The Wolves need Edwards to play like a healthy version of himself — not managing his minutes through pain but imposing his will the way he has in every meaningful moment of his career. If he can get to his spots and make Denver guard him off the dribble, Minnesota has a chance. If he's a passenger, this series ends quickly.

Minnesota wins if Edwards explodes for a statement performance that reminds the basketball world why this matchup is supposed to be a series, not a formality. The Wolves also need to value the ball better — every sloppy possession against this Jokić-Murray machine costs them twice.

Denver wins if Murray finds his rhythm from three and Jokić continues to produce triple-doubles in his sleep.

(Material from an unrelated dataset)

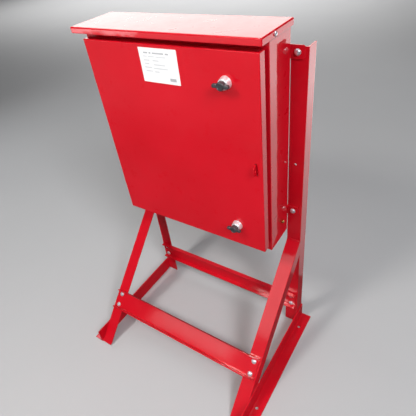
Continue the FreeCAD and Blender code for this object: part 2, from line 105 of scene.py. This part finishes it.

The Nuggets won three of four against Minnesota in the regular season, know exactly where the pressure points are, and are playing in front of their own crowd. The math favors them heavily.

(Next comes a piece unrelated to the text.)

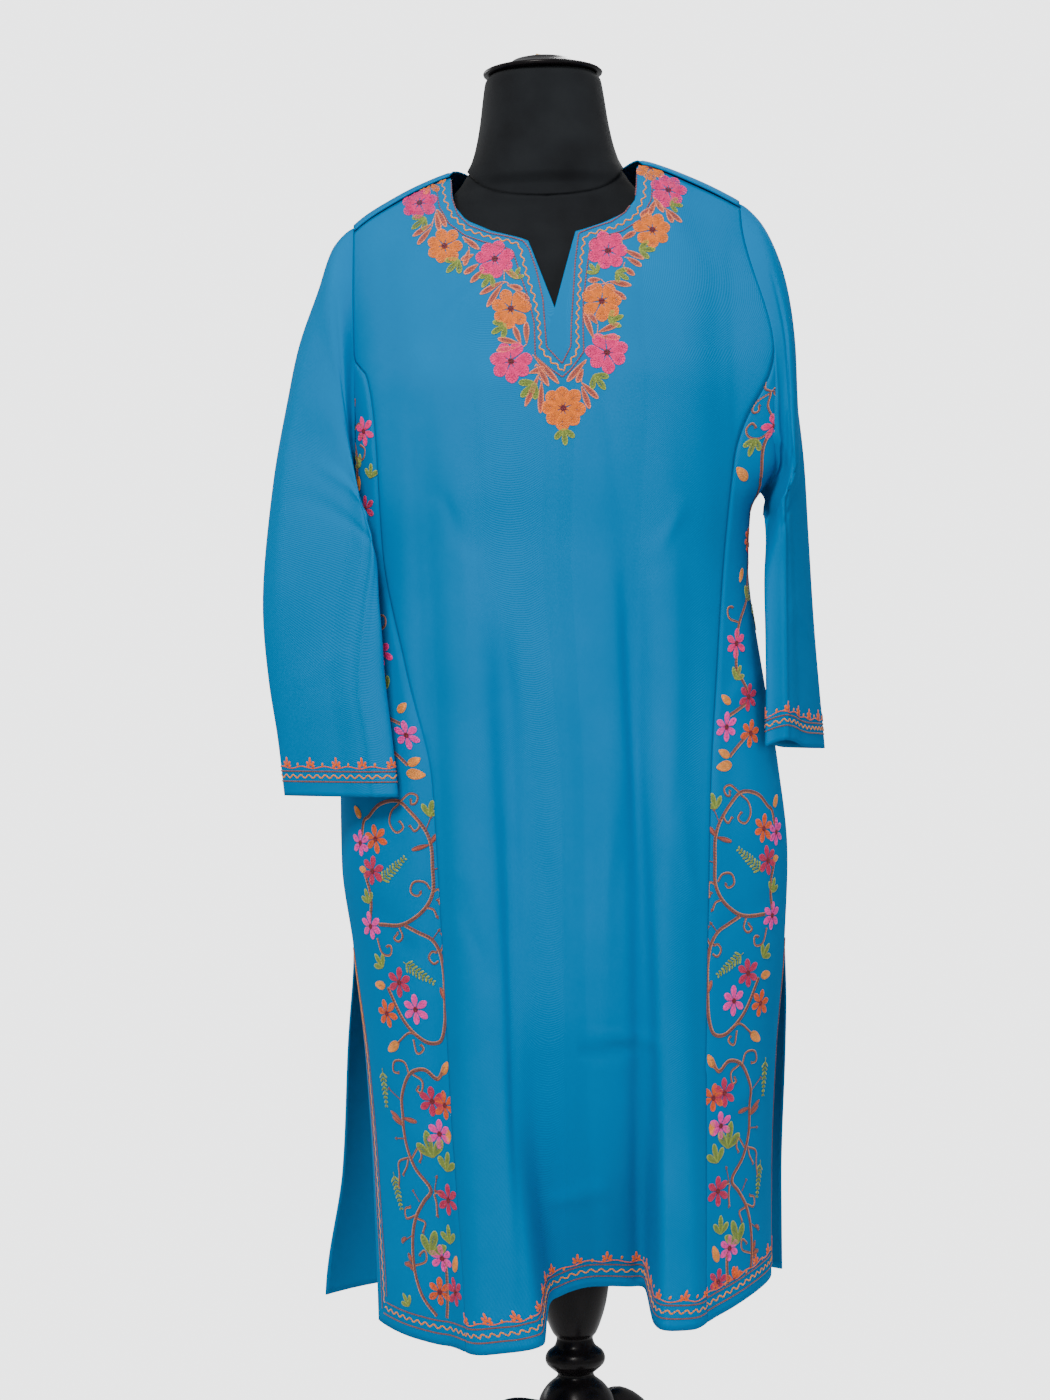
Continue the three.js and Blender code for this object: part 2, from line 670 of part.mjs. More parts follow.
// Solid through a stack of closed rings, capped flat at both ends
function loft(rings) {
  const columns = rings[0].length;
  const positions = [];
  const faces = [];
  rings.forEach((ring) => ring.forEach((point) => positions.push(point.x, point.y, point.z)));
  for (let i = 0; i < rings.length - 1; i += 1) {
    for (let j = 0; j < columns; j += 1) {
      const next = (j + 1) % columns;
      const a = i * columns + j;
      const b = i * columns + next;
      faces.push(a, b, b + columns, a, b + columns, a + columns);
    }
  }
  const ends = [rings[0], rings[rings.length - 1]];
  ends.forEach((ring, end) => {
    const centre = ring.reduce((sum, point) => sum.add(point), new THREE.Vector3());
    centre.multiplyScalar(1 / columns);
    const middle = positions.length / 3;
    positions.push(centre.x, centre.y, centre.z);
    const start = end === 0 ? 0 : (rings.length - 1) * columns;
    for (let j = 0; j < columns; j += 1) {
      const a = start + j;
      const b = start + ((j + 1) % columns);
      if (end === 0) faces.push(middle, b, a);
      else faces.push(middle, a, b);
    }
  });
  return buildGeometry(positions, faces);
}

function buildGeometry(positions, faces) {
  const geometry = new THREE.BufferGeometry();
  geometry.setAttribute('position', new THREE.Float32BufferAttribute(positions, 3));
  geometry.setIndex(faces);
  geometry.computeVertexNormals();
  return geometry;
}

// Smooth dress form from the table of sections
function formGeometry() {
  const rings = [];
  const bottom = formRows[0].z;
  const top = formRows[formRows.length - 1].z;
  for (let i = 0; i <= formRowsDown; i += 1) {
    const along = i / formRowsDown;
    const z = mix(bottom, top, mix(along, smooth(along), endCrowding));
    const half = readTable(formRows, 'z', z, 'half');
    const front = readTable(formRows, 'z', z, 'front');
    const back = readTable(formRows, 'z', z, 'back');
    const ring = [];
    for (let j = 0; j < formSides; j += 1) {
      const turn = (j / formSides) * Math.PI * 2;
      const sine = Math.sin(turn);
      const cosine = Math.cos(turn);
      const x = half * Math.sign(cosine) * Math.pow(Math.abs(cosine), formPower);
      const depth = sine < 0 ? front : back;
      const y = depth * Math.sign(sine) * Math.pow(Math.abs(sine), formPower);
      ring.push(new THREE.Vector3(x, y, z));
    }
    rings.push(ring);
  }
  return loft(rings);
}

// Turned solid round the pole's axis
function turnedGeometry(profile) {
  const points = profile.map(([radius, height]) => new THREE.Vector2(radius, height));
  const geometry = new THREE.LatheGeometry(points, turnedSides);
  geometry.rotateX(Math.PI / 2);
  geometry.deleteAttribute('normal');
  geometry.deleteAttribute('uv');
  const merged = mergeVertices(geometry, 1e-3);
  merged.computeVertexNormals();
  return merged;
}

// Curved leg that leaves the hub level and ends in a flat foot on the floor
function legGeometry(turnDegrees) {
  const path = new THREE.CatmullRomCurve3(
    legRows.map((row) => new THREE.Vector3(row.reach, 0, row.z)), false, 'centripetal',
  );
  const rings = [];
  const last = legRows.length - 1;
  for (let i = 0; i <= legSteps; i += 1) {
    const along = i / legSteps;
    const index = Math.min(Math.floor(along * last), last - 1);
    const share = along * last - index;
    const tall = mix(legRows[index].tall, legRows[index + 1].tall, share);
    const wide = mix(legRows[index].wide, legRows[index + 1].wide, share);
    const centre = path.getPoint(along);
    const tangent = path.getTangent(along);
    if (i === 0) tangent.set(1, 0, 0);
    if (i === legSteps) tangent.set(0, 0, -1);
    const upward = new THREE.Vector3(-tangent.z, 0, tangent.x);
    const ring = [];
    for (let j = 0; j < legSides; j += 1) {
      const turn = (j / legSides) * Math.PI * 2;
      const rise = upward.clone().multiplyScalar(Math.sin(turn) * tall);
      ring.push(centre.clone().add(rise).add(new THREE.Vector3(0, Math.cos(turn) * wide, 0)));
    }
    rings.push(ring);
  }
  const geometry = loft(rings);
  geometry.rotateZ(radians(turnDegrees));
  return geometry;
}

const group = new THREE.Group();
group.name = 'pheran_on_stand';

function addPart(name, geometry, colour, roughness) {
  const material = new THREE.MeshStandardMaterial({ color: colour, roughness, metalness: 0 });
  const mesh = new THREE.Mesh(geometry, material);
  mesh.name = name;
  group.add(mesh);
}

const clothParts = {
  front_panel: clothShell(frontGridPoints(), false),
  back_panel: clothShell(backGridPoints(), false),
  gore_front_left: clothShell(goreGridPoints(-1, true), false),
  gore_front_right: clothShell(goreGridPoints(1, true), false),
  gore_back_left: clothShell(goreGridPoints(-1, false), false),
  gore_back_right: clothShell(goreGridPoints(1, false), false),
  sleeve_left: clothShell(sleeveGridPoints(-1), true),
  sleeve_right: clothShell(sleeveGridPoints(1), true),
};
Object.entries(clothParts).forEach(([name, geometry]) => {
  addPart(name, geometry, clothColour, 0.85);
});
addPart('dress_form', formGeometry(), blackCloth, 0.8);
addPart('neck_cap', turnedGeometry(capProfile), blackWood, 0.15);
addPart('pole', turnedGeometry(poleProfile), blackWood, 0.12);
Object.entries(legTurns).forEach(([name, turn]) => {
  addPart(name, legGeometry(turn), blackWood, 0.12);
});

// The frame's origin is under the middle of the whole
const box = new THREE.Box3().setFromObject(group);
const shiftX = -(box.min.x + box.max.x) / 2;
const shiftY = -(box.min.y + box.max.y) / 2;
group.children.forEach((mesh) => mesh.geometry.translate(shiftX, shiftY, -box.min.z));

export default group;
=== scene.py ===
import math
import random

import bmesh
import bpy
import numpy as np
from mathutils import Matrix, Vector, noise
from mathutils.bvhtree import BVHTree
from mathutils.geometry import barycentric_transform


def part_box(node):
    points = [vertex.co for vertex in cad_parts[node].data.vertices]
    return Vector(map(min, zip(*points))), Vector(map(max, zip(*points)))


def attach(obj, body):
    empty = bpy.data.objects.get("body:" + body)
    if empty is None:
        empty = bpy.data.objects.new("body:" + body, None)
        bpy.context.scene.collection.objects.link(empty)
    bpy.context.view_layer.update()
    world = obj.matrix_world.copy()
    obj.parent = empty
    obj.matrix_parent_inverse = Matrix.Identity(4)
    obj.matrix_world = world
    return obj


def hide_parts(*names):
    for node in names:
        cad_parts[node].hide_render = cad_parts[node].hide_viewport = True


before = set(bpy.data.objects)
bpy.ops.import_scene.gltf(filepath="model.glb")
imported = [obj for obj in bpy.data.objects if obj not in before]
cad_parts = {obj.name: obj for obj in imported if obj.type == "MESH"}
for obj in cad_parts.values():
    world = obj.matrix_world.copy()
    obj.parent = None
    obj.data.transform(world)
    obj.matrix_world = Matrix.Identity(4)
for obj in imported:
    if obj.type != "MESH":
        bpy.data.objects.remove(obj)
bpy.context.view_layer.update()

random.seed(7)
print("scene: frame loaded")

# The tables below are in millimetres from the pole's axis.
# placed() turns them into the frame's metres.
poleLow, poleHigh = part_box("pole")
poleAxis = np.array([(poleLow.x + poleHigh.x) / 2, (poleLow.y + poleHigh.y) / 2, 0.0])


def placed(points):
    return np.asarray(points, float) * 0.001 + poleAxis


def rowsOf(names, values):
    return [dict(zip(names.split(), row)) for row in values]


garment = {
    "thickness": 1.5, "seamGap": 0.4, "armholeGap": 0.35, "roundness": 0.85,
    "underarm": 1066, "armholeWidest": 1150, "armholeReach": 174, "hemLevel": 330, "slitTop": 663,
    "yoke": 1200, "goreTop": 1184, "underLap": 2.6, "seamBelowCrest": 7.5, "lipBelowCrest": 7.5,
    "ridgeLift": 2.5, "ridgeLean": 0.4, "backNeckHeight": 1338, "backNeckHalf": 86,
    "backHemLeft": 330, "backHemRight": 342, "backHemReach": 220,
    "foldStart": 90, "foldDeepening": 1.7, "sideFade": 3, "tuck": 4.5, "tuckDrop": 1.0,
}
sampling = {"rowSteps": 480, "goreSteps": 160, "lowest": 312, "rise": 3.0}
shoulderRound = {"neck": 45, "tip": 100, "start": 85, "run": 65}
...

Seven Lessons. One Exception.

Seven home teams won. Seven teams imposed their will, defended their floors, and sent visiting squads home down a game. The eighth — Orlando — pulled off the most surprising result of the opening weekend, walking into Little Caesars Arena as the underdog 8-seed and walking out with the series lead against the East's top team.

That's the thing about 16 wins. You don't get to choose which ones are clean. Detroit won 60 games this season and got punched in the mouth in their own building in Game 1. Now they have to respond.

Seven series are still playing out exactly as expected. One already isn't. And over the course of the playoffs, the gap between "expected" and "what actually happens" tends to close — or widen — in ways nobody sees coming.

Monday's three road teams are chasing their own Orlando moment. The difference is that Cleveland, New York, and Denver are not Detroit. The margin for an upset is narrower. But it exists, and it always will, which is exactly why we watch.